### WRITTEN INSTRUCTION
Repeat each record below exactly as given.
--- Start of WORKING DATA ---
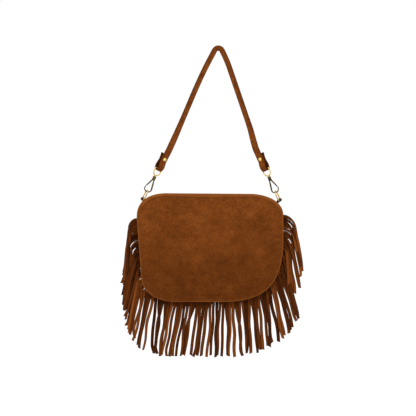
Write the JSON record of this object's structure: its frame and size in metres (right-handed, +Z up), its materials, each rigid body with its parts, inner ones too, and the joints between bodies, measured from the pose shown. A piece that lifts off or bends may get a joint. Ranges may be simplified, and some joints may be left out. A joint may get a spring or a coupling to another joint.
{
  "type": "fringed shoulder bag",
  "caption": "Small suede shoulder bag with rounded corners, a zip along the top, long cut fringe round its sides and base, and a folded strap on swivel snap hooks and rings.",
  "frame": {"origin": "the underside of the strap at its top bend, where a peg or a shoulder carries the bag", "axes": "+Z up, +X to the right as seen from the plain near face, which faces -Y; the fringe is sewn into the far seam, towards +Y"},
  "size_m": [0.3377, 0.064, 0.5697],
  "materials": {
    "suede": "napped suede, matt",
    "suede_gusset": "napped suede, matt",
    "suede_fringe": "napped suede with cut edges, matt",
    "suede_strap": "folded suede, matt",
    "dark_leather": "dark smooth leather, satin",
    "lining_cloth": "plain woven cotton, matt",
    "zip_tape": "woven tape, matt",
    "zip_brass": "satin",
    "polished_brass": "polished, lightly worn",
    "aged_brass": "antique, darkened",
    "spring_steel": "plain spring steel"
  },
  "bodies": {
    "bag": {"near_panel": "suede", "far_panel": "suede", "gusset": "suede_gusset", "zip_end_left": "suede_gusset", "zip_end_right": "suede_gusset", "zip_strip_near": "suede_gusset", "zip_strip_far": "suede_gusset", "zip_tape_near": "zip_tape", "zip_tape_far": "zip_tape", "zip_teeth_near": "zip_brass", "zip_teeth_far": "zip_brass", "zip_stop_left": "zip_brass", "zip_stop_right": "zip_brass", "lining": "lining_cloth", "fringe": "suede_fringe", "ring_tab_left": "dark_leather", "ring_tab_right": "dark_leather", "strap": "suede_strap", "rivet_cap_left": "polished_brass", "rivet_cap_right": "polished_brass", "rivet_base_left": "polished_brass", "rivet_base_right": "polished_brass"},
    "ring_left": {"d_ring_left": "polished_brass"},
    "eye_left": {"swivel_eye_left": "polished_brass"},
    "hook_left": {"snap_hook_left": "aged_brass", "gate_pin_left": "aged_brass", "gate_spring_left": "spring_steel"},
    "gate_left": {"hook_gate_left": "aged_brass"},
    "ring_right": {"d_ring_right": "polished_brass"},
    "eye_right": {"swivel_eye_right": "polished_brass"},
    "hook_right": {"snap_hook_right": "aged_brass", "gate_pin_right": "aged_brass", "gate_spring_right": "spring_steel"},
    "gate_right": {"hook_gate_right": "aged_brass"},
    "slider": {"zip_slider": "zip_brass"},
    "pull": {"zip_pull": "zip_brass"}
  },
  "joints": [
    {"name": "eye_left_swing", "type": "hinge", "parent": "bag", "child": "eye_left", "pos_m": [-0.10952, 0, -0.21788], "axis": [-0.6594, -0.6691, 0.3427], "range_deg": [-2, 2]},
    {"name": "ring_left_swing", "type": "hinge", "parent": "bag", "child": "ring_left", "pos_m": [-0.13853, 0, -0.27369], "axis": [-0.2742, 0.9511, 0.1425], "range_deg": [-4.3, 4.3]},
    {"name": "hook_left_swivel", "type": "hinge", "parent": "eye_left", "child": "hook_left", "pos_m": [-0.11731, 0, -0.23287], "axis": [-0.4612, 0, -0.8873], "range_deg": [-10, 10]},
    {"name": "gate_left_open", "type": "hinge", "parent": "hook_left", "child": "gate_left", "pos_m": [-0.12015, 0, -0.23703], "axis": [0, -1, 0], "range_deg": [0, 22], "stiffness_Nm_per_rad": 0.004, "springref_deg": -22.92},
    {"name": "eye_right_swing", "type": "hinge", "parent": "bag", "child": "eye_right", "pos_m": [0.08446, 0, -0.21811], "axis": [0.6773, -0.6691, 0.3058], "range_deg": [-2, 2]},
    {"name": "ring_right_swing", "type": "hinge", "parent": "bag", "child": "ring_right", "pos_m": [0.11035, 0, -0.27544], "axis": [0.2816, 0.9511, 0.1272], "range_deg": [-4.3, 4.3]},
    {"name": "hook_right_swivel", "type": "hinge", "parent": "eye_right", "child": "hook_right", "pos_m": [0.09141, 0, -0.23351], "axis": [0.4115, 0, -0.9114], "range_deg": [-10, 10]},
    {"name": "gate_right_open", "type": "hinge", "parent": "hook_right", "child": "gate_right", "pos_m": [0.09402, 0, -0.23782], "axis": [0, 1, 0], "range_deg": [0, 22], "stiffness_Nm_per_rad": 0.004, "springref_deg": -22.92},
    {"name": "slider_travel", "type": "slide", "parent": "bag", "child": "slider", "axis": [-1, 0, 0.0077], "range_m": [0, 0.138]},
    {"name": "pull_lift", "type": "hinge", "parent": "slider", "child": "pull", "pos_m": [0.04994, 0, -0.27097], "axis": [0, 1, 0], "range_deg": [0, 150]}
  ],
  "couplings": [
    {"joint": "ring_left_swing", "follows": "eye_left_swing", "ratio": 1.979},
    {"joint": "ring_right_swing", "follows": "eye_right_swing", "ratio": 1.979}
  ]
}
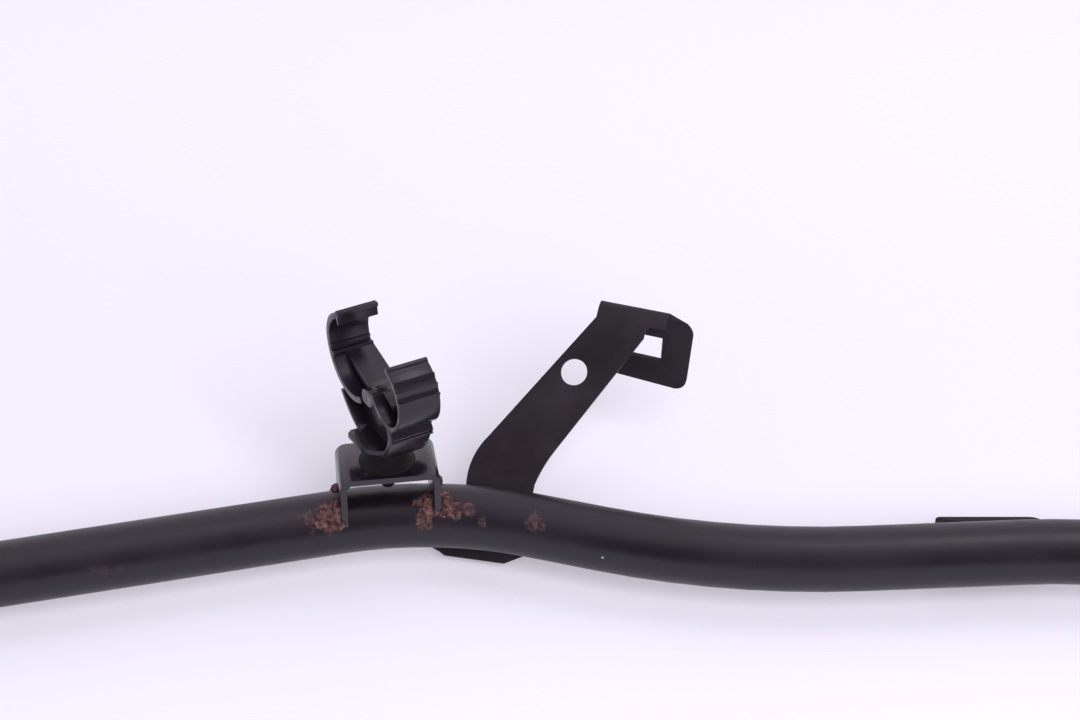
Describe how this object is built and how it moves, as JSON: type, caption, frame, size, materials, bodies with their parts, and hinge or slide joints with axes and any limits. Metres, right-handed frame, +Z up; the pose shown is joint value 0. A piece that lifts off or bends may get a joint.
--- End of WORKING DATA ---
### FINISHED ANSWER
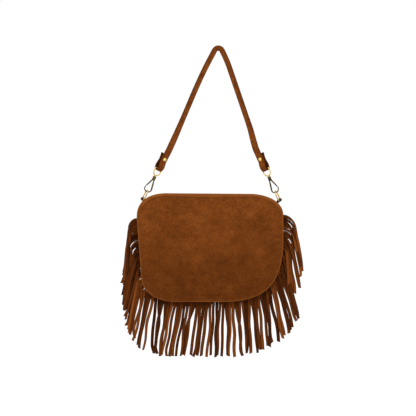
Write the JSON record of this object's structure: its frame and size in metres (right-handed, +Z up), its materials, each rigid body with its parts, inner ones too, and the joints between bodies, measured from the pose shown. A piece that lifts off or bends may get a joint. Ranges may be simplified, and some joints may be left out. A joint may get a spring or a coupling to another joint.
{
  "type": "fringed shoulder bag",
  "caption": "Small suede shoulder bag with rounded corners, a zip along the top, long cut fringe round its sides and base, and a folded strap on swivel snap hooks and rings.",
  "frame": {"origin": "the underside of the strap at its top bend, where a peg or a shoulder carries the bag", "axes": "+Z up, +X to the right as seen from the plain near face, which faces -Y; the fringe is sewn into the far seam, towards +Y"},
  "size_m": [0.3377, 0.064, 0.5697],
  "materials": {
    "suede": "napped suede, matt",
    "suede_gusset": "napped suede, matt",
    "suede_fringe": "napped suede with cut edges, matt",
    "suede_strap": "folded suede, matt",
    "dark_leather": "dark smooth leather, satin",
    "lining_cloth": "plain woven cotton, matt",
    "zip_tape": "woven tape, matt",
    "zip_brass": "satin",
    "polished_brass": "polished, lightly worn",
    "aged_brass": "antique, darkened",
    "spring_steel": "plain spring steel"
  },
  "bodies": {
    "bag": {"near_panel": "suede", "far_panel": "suede", "gusset": "suede_gusset", "zip_end_left": "suede_gusset", "zip_end_right": "suede_gusset", "zip_strip_near": "suede_gusset", "zip_strip_far": "suede_gusset", "zip_tape_near": "zip_tape", "zip_tape_far": "zip_tape", "zip_teeth_near": "zip_brass", "zip_teeth_far": "zip_brass", "zip_stop_left": "zip_brass", "zip_stop_right": "zip_brass", "lining": "lining_cloth", "fringe": "suede_fringe", "ring_tab_left": "dark_leather", "ring_tab_right": "dark_leather", "strap": "suede_strap", "rivet_cap_left": "polished_brass", "rivet_cap_right": "polished_brass", "rivet_base_left": "polished_brass", "rivet_base_right": "polished_brass"},
    "ring_left": {"d_ring_left": "polished_brass"},
    "eye_left": {"swivel_eye_left": "polished_brass"},
    "hook_left": {"snap_hook_left": "aged_brass", "gate_pin_left": "aged_brass", "gate_spring_left": "spring_steel"},
    "gate_left": {"hook_gate_left": "aged_brass"},
    "ring_right": {"d_ring_right": "polished_brass"},
    "eye_right": {"swivel_eye_right": "polished_brass"},
    "hook_right": {"snap_hook_right": "aged_brass", "gate_pin_right": "aged_brass", "gate_spring_right": "spring_steel"},
    "gate_right": {"hook_gate_right": "aged_brass"},
    "slider": {"zip_slider": "zip_brass"},
    "pull": {"zip_pull": "zip_brass"}
  },
  "joints": [
    {"name": "eye_left_swing", "type": "hinge", "parent": "bag", "child": "eye_left", "pos_m": [-0.10952, 0, -0.21788], "axis": [-0.6594, -0.6691, 0.3427], "range_deg": [-2, 2]},
    {"name": "ring_left_swing", "type": "hinge", "parent": "bag", "child": "ring_left", "pos_m": [-0.13853, 0, -0.27369], "axis": [-0.2742, 0.9511, 0.1425], "range_deg": [-4.3, 4.3]},
    {"name": "hook_left_swivel", "type": "hinge", "parent": "eye_left", "child": "hook_left", "pos_m": [-0.11731, 0, -0.23287], "axis": [-0.4612, 0, -0.8873], "range_deg": [-10, 10]},
    {"name": "gate_left_open", "type": "hinge", "parent": "hook_left", "child": "gate_left", "pos_m": [-0.12015, 0, -0.23703], "axis": [0, -1, 0], "range_deg": [0, 22], "stiffness_Nm_per_rad": 0.004, "springref_deg": -22.92},
    {"name": "eye_right_swing", "type": "hinge", "parent": "bag", "child": "eye_right", "pos_m": [0.08446, 0, -0.21811], "axis": [0.6773, -0.6691, 0.3058], "range_deg": [-2, 2]},
    {"name": "ring_right_swing", "type": "hinge", "parent": "bag", "child": "ring_right", "pos_m": [0.11035, 0, -0.27544], "axis": [0.2816, 0.9511, 0.1272], "range_deg": [-4.3, 4.3]},
    {"name": "hook_right_swivel", "type": "hinge", "parent": "eye_right", "child": "hook_right", "pos_m": [0.09141, 0, -0.23351], "axis": [0.4115, 0, -0.9114], "range_deg": [-10, 10]},
    {"name": "gate_right_open", "type": "hinge", "parent": "hook_right", "child": "gate_right", "pos_m": [0.09402, 0, -0.23782], "axis": [0, 1, 0], "range_deg": [0, 22], "stiffness_Nm_per_rad": 0.004, "springref_deg": -22.92},
    {"name": "slider_travel", "type": "slide", "parent": "bag", "child": "slider", "axis": [-1, 0, 0.0077], "range_m": [0, 0.138]},
    {"name": "pull_lift", "type": "hinge", "parent": "slider", "child": "pull", "pos_m": [0.04994, 0, -0.27097], "axis": [0, 1, 0], "range_deg": [0, 150]}
  ],
  "couplings": [
    {"joint": "ring_left_swing", "follows": "eye_left_swing", "ratio": 1.979},
    {"joint": "ring_right_swing", "follows": "eye_right_swing", "ratio": 1.979}
  ]
}
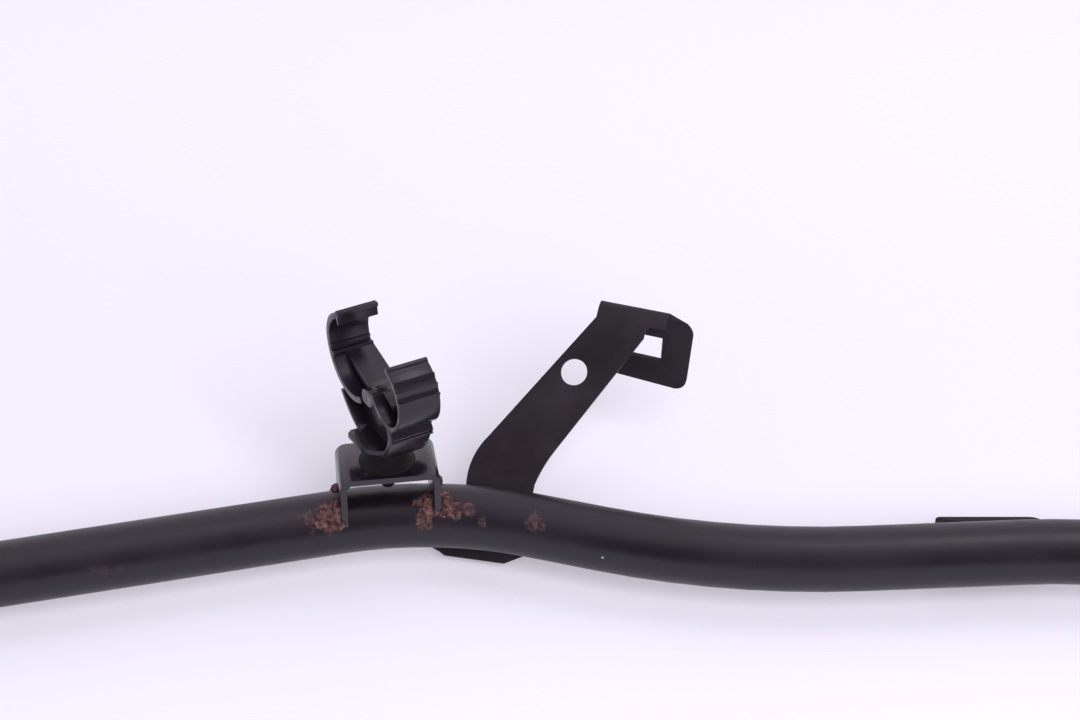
Describe how this object is built and how it moves, as JSON: type, caption, frame, size, materials, bodies with their parts, and hinge or slide joints with axes and any limits. Metres, right-handed frame, +Z up; the pose shown is joint value 0. A piece that lifts off or bends may get a joint.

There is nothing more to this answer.